Christ ascended body and soul to heaven. In Eucharist, though we acknowledge that the whole Christ is truly present—body, blood, soul and divinity—we do not cannibalistically consume his physical body, which remains glorified in heaven. Yet we truly feed upon the Lord himself. As the Council of Trent put it in its response to the Protestant Reformation,
For there is no repugnance in this, that our Savior sits always at the right hand of the Father in heaven according to the natural mode of existing, and yet is in many other places sacramentally present to us in His own substance by a manner of existence which, though we can scarcely express in words, yet with our understanding illumined by faith, we can conceive and ought most firmly to believe is possible to God (“Decree Concerning the Most Holy Sacrament of the Eucharist,” 1. Italics added).
In the Eucharist, we encounter Jesus in the manner that he himself determined that we would: sacramentally.
The word “sacramentum” was the Latin equivalent of St. Paul’s Greek word, “musterion,” which meant mystery. Paul had insisted that what God does in human history is beyond our capacity to understand completely. So it makes perfect sense to speak of Christ’s presence in the Eucharist as being a mysterious presence, a sacramental presence.
As is so often the case in the pursuit of orthodoxy, we must balance two apparently contradictory affirmations: Christ himself is truly present in the Eucharist, yet something has changed from the way in which he was previously present to us during his ministry. It is the risen and glorified Christ who comes to us in the Eucharist.
The evangelists prepare us for this mystery. In their resurrection accounts, they insist that the risen Christ is the very one who has died. Yet when he returns to us, he is at first unrecognizable because something is radically different. Jesus is transformed in glory! Only his true intimates recognize who is in their midst, and they need his assistance, the gift of faith, to do so.
These Gospel accounts underscore an essential revelation: This new Christ, this risen Christ, is not bound by our understandings of space and time. And in the sacraments, Christ claims dominion over both.
Pope St. Leo the Great may have put it best when he said that “what our redeemer made manifest in his own person has passed over into the sacraments (quod itaque Redemptoris nostri conspicuum fuit in sacramentatransivit, Sermon 74, 2).”
The problem with saying that “Jesus is in the building” is the failure to acknowledge the miracle of Christ’s passing over into the sacraments, all the while remaining entirely his own self.

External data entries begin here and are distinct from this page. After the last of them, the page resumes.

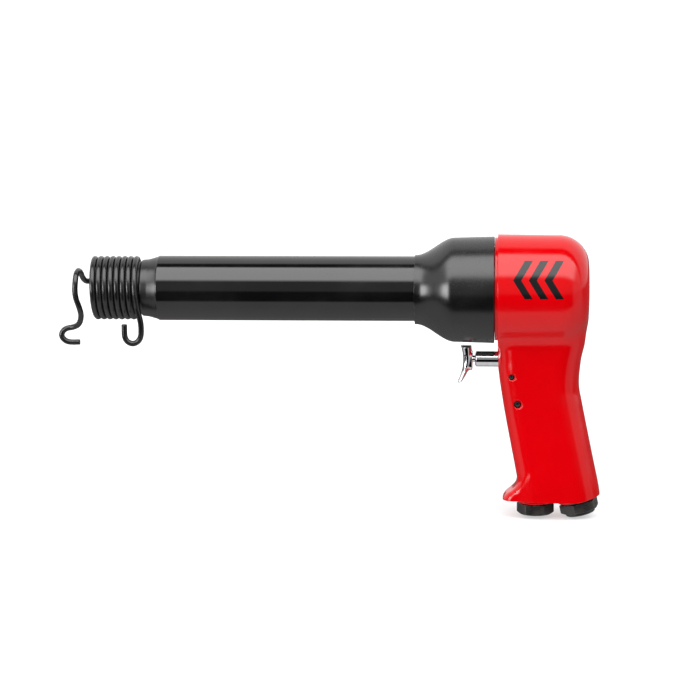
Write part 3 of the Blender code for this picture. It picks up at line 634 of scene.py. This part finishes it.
# (radius, radius at the skin, half length) of the cross pins' holes.
LEVER_PIN_HOLE = (2.3, 2.7, 15.9)
STOP_PIN_HOLE = (1.85, 2.15, 15.7)

# (height, radius) outlines of the bores for the power unit and the throttle valve.
POWER_BORE = [(38.0, 0.0), (38.0, 12.0), (14.3, 12.0), (14.3, 23.4), (-5.0, 23.4), (-5.0, 0.0)]
VALVE_BORE = [(69.8, 0.0), (69.8, 4.2), (60.3, 4.2), (60.3, 8.3), (-5.0, 8.3), (-5.0, 0.0)]
# (radius, low end, high end) of the plain bores, and the corners of the lever's slot.
STEM_BORE = (5.3 * MM, -5 * MM, 24.8 * MM)
INLET_BORE = (9.05 * MM, -15 * MM, 39 * MM)
RISER = (4.0 * MM, STEM_Z - 6 * MM, AXIS_Z - 8 * MM)
RISER_PLACE = Matrix.Translation((1.7 * MM, 0, 0))
SLOT_LOW = Vector((LEVER_PIVOT.x - 4.8 * MM, -2.7 * MM, LEVER_PIVOT.z - 6.3 * MM))
SLOT_HIGH = Vector((4.2 * MM, 2.7 * MM, STEM_Z + 2 * MM))

# (height, x) knots of the grip's back and front, down its middle.
BACK_KNOTS = [
    (150.0, 18.0), (132.0, 27.0), (114.4, 30.9), (99.0, 28.2), (84.0, 27.1), (70.7, 29.3), (39.8, 35.6),
    (17.0, 40.3), (8.0, 40.8),
]
FRONT_KNOTS = [
    (150.0, -10.0), (120.0, -23.9), (98.0, -24.1), (89.0, -23.3), (84.0, -22.6), (66.0, -19.7),
    (40.0, -14.8), (22.0, -11.4), (8.0, -9.2),
]


def spline(knots):
    """A smooth function through (height, value) knots."""
    steps_per_span = 24
    path = np.array(smooth_path(knots, steps_per_span))
    order = np.argsort(path[:, 0])
    return lambda height: np.interp(height, path[order, 0], path[order, 1])


GRIP_BACK = spline(BACK_KNOTS)
GRIP_FRONT = spline(FRONT_KNOTS)


def soft_least(a, b, blend):
    """The union of two fields, filleted."""
    share = np.clip(0.5 + 0.5 * (b - a) / blend, 0.0, 1.0)
    return b + (a - b) * share - blend * share * (1.0 - share)


def soft_most(a, b, blend):
    """What two fields share, with its edge rounded."""
    return -soft_least(-a, -b, blend)


def box_field(across_x, across_y, half_x, half_y, corner):
    """The distance outside a rectangle with round corners; negative inside."""
    out_x = np.abs(across_x) - half_x + corner
    out_y = np.abs(across_y) - half_y + corner
    outside = np.hypot(np.maximum(out_x, 0.0), np.maximum(out_y, 0.0))
    return outside + np.minimum(np.maximum(out_x, out_y), 0.0) - corner


def head_field(x, y, z):
    """A drum about the barrel's axis with a rounded, slightly domed back; x, y and z are millimetres."""
    front = FRONT_X / MM
    radius = HEAD_RADIUS / MM - HEAD_DRAFT * (1.0 + (x - front) / HEAD_DRAFT_LENGTH)
    out = np.hypot(y, z - AXIS_Z / MM)
    along = x - front + HEAD_DOME * out ** 2
    back_edge = along - (HEAD_LENGTH - HEAD_CORNER)
    side_edge = out - (radius - HEAD_CORNER)
    outside = np.hypot(np.maximum(back_edge, 0.0), np.maximum(side_edge, 0.0))
    drum = outside + np.minimum(np.maximum(back_edge, side_edge), 0.0) - HEAD_CORNER
    return np.maximum(drum, front - HEAD_OVERHANG - x)


def grip_field(x, y, z):
    """Level sections with flat sides, a tighter front and a fuller back."""
    back = GRIP_BACK(z)
    front = GRIP_FRONT(z)
    middle = (front + back) / 2
    corner = np.where(x < middle, FRONT_CORNER, BACK_CORNER)
    column = box_field(x - middle, y, (back - front) / 2, GRIP_HALF_WIDTH, corner)
    return np.maximum(column, z - GRIP_TOP)


def lip_field(x, y, z):
    """The finger lip at the toe: a wedge that slopes up to the grip's front."""
    middle = LIP_FRONT + LIP_HALF_LENGTH
    plan = box_field(x - middle, y, LIP_HALF_LENGTH, LIP_HALF_WIDTH, LIP_CORNER)
    slope = (x - LIP_TOP_POINT[0]) * LIP_TOP_NORMAL[0] + (z - LIP_TOP_POINT[1]) * LIP_TOP_NORMAL[1]
    return soft_most(plan, slope, LIP_TOP_BLEND)


def casting_field(x, y, z):
    """Head, grip and lip run together."""
    body = soft_least(head_field(x, y, z), grip_field(x, y, z), HEAD_BLEND)
    return soft_least(body, lip_field(x, y, z), LIP_BLEND)


def casting_spine():
    """From the top of the head down to below the toe, with more rows where the skin bends sharply."""
    centre_x = FRONT_X / MM + 30.0
    axis = AXIS_Z / MM
    merge_height = 30.0
    rows = [(centre_x, 0.0, axis, angle) for angle in np.linspace(math.pi / 2, 0.0, 56)]
    # (from, to, step) down the spine.
    runs = [(axis - 1.2, 121.0, 1.2), (121.0, 104.0, 0.5), (104.0, 28.0, 1.3), (28.0, 4.0, 0.3)]
    heights = np.concatenate([np.arange(high, low, -step) for high, low, step in runs])
    for height in heights:
        share = min(1.0, (axis - height) / merge_height)
        middle = (GRIP_FRONT(height) + GRIP_BACK(height)) / 2
        rows.append((centre_x + (middle - centre_x) * share, 0.0, height, 0.0))
    rows.append((*rows[-1][:3], -math.pi / 2))
    return rows


def casting():
    """Head, grip and lip as one skin, sliced level in front and below, and square to the inlet."""
    obj = shell("handle_casting", casting_field, casting_spine(), around=256, reach=80.0)
    obj.data.transform(Matrix.Scale(MM, 4))
    slice_off(obj, (FRONT_X, 0, 0), (-1, 0, 0))
    slice_off(obj, (0, 0, GRIP_BOTTOM * MM), (0, 0, -1))
    slice_off(obj, INLET_END + INLET_UP * UNDERSIDE_RISE * MM, -INLET_UP)
    return obj


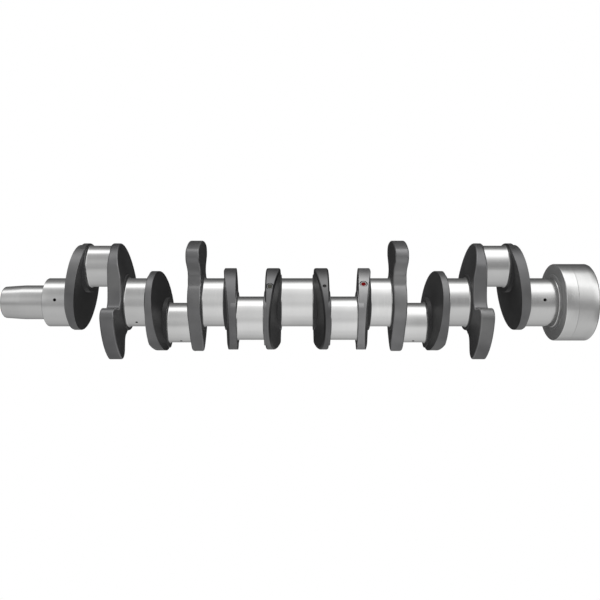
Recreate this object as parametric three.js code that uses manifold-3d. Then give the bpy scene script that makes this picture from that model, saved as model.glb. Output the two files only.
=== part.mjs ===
// Crankshaft of a 6.6-litre-class inline-six diesel engine.
//
// One forging with seven main journals, six crankpins and twelve webs, four of
// which carry fan-shaped counterweights. Every functional section of the
// forging is its own solid, and the pressed-in oil gallery plugs are separate.
//
// Frame: millimetres, origin on the spin axis at the middle of the centre main
// journal, +X along the spin axis toward the flywheel flange, +Z through
// crankpins 1 and 6. A throw angle turns about +X, from +Z toward -Y.

import * as THREE from 'three';
import { mergeVertices } from 'three/addons/utils/BufferGeometryUtils.js';
import Module from 'manifold-3d';

const wasm = await Module();
wasm.setup();

// ---------------------------------------------------------------- dimensions
const MAIN_D = 84;              // main journal diameter
const PIN_D = 72;               // crankpin diameter
const THROW = 63.5;             // half of the 127 mm stroke
const COLLAR_H = 1.5;           // height of the ground thrust collars on the webs
const MAIN_COLLAR_D = 97;       // collar round each main journal
const PIN_COLLAR_D = 91.0;      // collar round each crankpin, cut off by the web's outline

// Webs 1..6, front to middle. Webs 7..12 are their mirror image.
// x of the main-side plane, x of the pin-side plane, then the relief of each
// side: its start along the throw and its slope in degrees. A main-side relief
// runs toward the pin end, a pin-side relief toward the main end.
const WEBS = [
  { main: -387.0, pin: -361.6, mainRelief: [-17.5, 5.1], pinRelief: [73.3, 6.5] },
  { main: -293.5, pin: -316.8, mainRelief: [34.4, 10.1], pinRelief: null },
  { main: -255.3, pin: -231.6, mainRelief: [30.0, 11.6], pinRelief: [73.3, 6.5] },
  { main: -162.0, pin: -185.0, mainRelief: [35.0, 6.0], pinRelief: null },
  { main: -122.8, pin: -99.5, mainRelief: [24.4, 9.6], pinRelief: [73.3, 3.2] },
  { main: -28.6, pin: -52.7, mainRelief: [24.4, 11.3], pinRelief: null },
];
const PIN6_EXTRA = 1.9;         // the last throw is this much longer

const PLAIN_C = 26.2;           // plain web: oval centre, toward the pin
const PLAIN_A = 74.4;           // half length along the throw
const PLAIN_B = 68.6;           // half width across the throw
const LOBE_C = 38.4;            // counterweighted web: pin lobe centre
const LOBE_R = 64.8;            // pin lobe radius
const NECK = 55.1;              // half width of the neck beside the main journal
const BACK = 49.5;              // radius of the bare back beside the main journal
const CW_R_OUTER = 105.9;       // rim radius of the end counterweights, webs 2 and 11
const CW_R_INNER = 107.3;       // rim radius of the inner counterweights, webs 4 and 9
const CW_SHOULDER = 17.5;       // distance of both shoulders from the axis
const CW_ROUND = 15.5;          // rounding of the fan's two outer corners

const NOSE_END = -507.8;        // front end of the nose
const NOSE_TAPER_END = -473.8;  // where the lead-in taper ends
const NOSE_STEP = -431.5;       // shoulder between nose and main journal 1
const NOSE_D = 59.0;
const NOSE_TIP_D = 54.6;
const PALM_FRONT = 444.5;       // front face of the rear palm
const SEAL_END = 465.6;         // seal land meets the flywheel flange
const PALM_END = 500.8;         // flywheel face
const PALM_D = 133.3;
const SPIGOT_D = 52;            // pilot bore in the flywheel face
const SPIGOT_DEPTH = 20;
const BOLT_PCD = 101.6;
const BOLTS = 8;
const BOLT_D = 12.4;            // tapped for M14
const BOLT_DEPTH = 24;
const DOWEL_D = 9.6;            // one dowel hole between two bolts
const NOSE_BOLTS = 3;
const NOSE_BOLT_PCD = 32;
const NOSE_BOLT_D = 10.2;       // tapped for M12
const NOSE_BOLT_DEPTH = 26;
const TIP_REACH = 103.2;         // the pin collars carry the webs' tips out to here
const OIL_D = 5.6;              // oil drillings in the journals
const OIL_DEPTH = 10;
const PLUG_D = 10.5;            // oil gallery plugs in the web rims
const PLUG_L = 7;
const DRILL_D = 6.8;            // the one gallery mouth that has no plug, in web 7

const ROUND = 40;               // segments round a journal
const COLLAR_ROUND = 36;
const HOLE_ROUND = 10;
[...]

In our intimate, devotional prayers, we can, of course, address this presence as “Jesus,” “my savior” and “my beloved Lord.” For this is the one who once walked among us. But our public language must recognize both what remains and what has been transformed. Christ has passed over into the sacraments. We speak of taking the “Blessed Sacrament” to those who are sick, but we do not shove “Jesus” into the glovebox as we drive there.
One way to enter the mystery of Christ’s sacramental presence is to compare what Christ wrought in our history with what happens in the inner Trinitarian life of God. The Father begets the Son. All that the Father is passes over, yet into, the Son. Each is fully God, yet the Father does not become the Son nor, the Son, the Father.
Something analogous happens in the resurrection: The incarnate Christ brings forth, rises as, the glorified Christ. His new presence among us is infused with, empowered by, the Holy Spirit. Both are the same Lord, yet one is radically different from the other. To deny this is to deny the wondrous miracle of the resurrection.
Now the same song but in a new key! In his resurrection, the incarnate Christ has become the sacramental Christ. Both are the same Lord, yet one is radically different from the other. To disavow either the contrast or the continuity is to deny the wondrous miracle of the Eucharist! Like the Father, Christ virginally begets his own radically real and utterly new presence among us: He brings forth the church and her sacraments.
From beginning to end, all of this bears the mark of the Holy Spirit: the virginal conception, Christ rising from the dead, Christ giving himself to us as sacrament. The Spirit bridges difference while maintaining distinction: between Father and Son, between the earthly and the resurrected Christ, between who God is in himself and what God gives to us in sacrament.
Enthusiasm leads us to say a lot of things, often without necessary measure. In our lives of faith, we sometimes do the same. Thank God that the Spirit, who came forth from the tomb along with Christ, infuses the church, the full body of believers, that Christ left to us. We help each other maintain the full, apostolic truth of who Christ is for us.